There was much more humor with the blow up doll than on Mea’s tour, because the songs set up more context for the evil doll, which made it hilarious, and other dancers performed in the background while Marieke ruled the stage as the sole singer except for Praga contributing some background vocals. Praga is able to put together some of the most amazing complete tours with a large number of very good opening bands. This time the venerable Genitorturers were included, and the tour before this had Combichrist. These are among my favorite bands, but the other supporting acts are also strong. The Pretty in Kink tour also has the up and coming Gabriel and the Apocalypse, gothic industrial classic Orgy, and the creative burlesque performers Little Miss Nasty. The 2017 tour also included the important and memorable Night Club, the experimental Wiccid, club icon En Esch, and death rock classic Christian Death.
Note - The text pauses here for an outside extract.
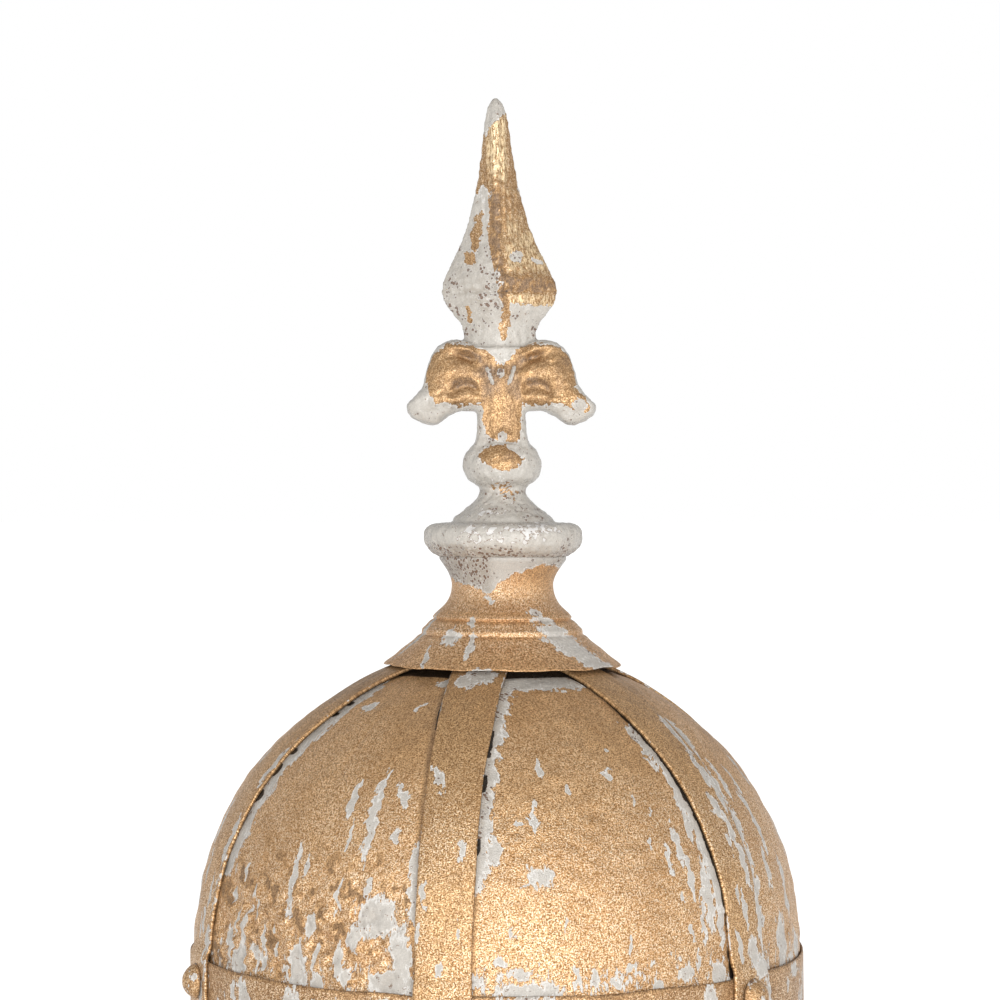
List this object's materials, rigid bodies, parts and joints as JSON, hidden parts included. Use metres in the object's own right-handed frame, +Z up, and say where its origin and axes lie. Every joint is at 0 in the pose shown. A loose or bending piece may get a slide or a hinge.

So Praga has managed to surround his strange sounds with some of the most solid views of the gothic and industrial scene as a whole.

Everyone in the band was incredibly friendly, and I especially enjoyed Praga and Sin for their warm friendliness. Praga stood out as very intelligent and kind, while Sin had a strong warmth and togetherness for both the appreciation of the Lords of Acid and also for his other great band, Ministry. Dietrich was good silly fun during the meet and greet and added a lot of humor, and Galen seemed like a nice person who is immersed into different musical places even though he also played drums on the last tour, which made me appreciate how Praga develops people. It’s one of the most original, fun, and intelligent bands around, and whether it’s just fun or has deeper meanings will have a lot to do with how much people explore the ideas in the songs, but in reality both things are happening at once, and that is how desire works.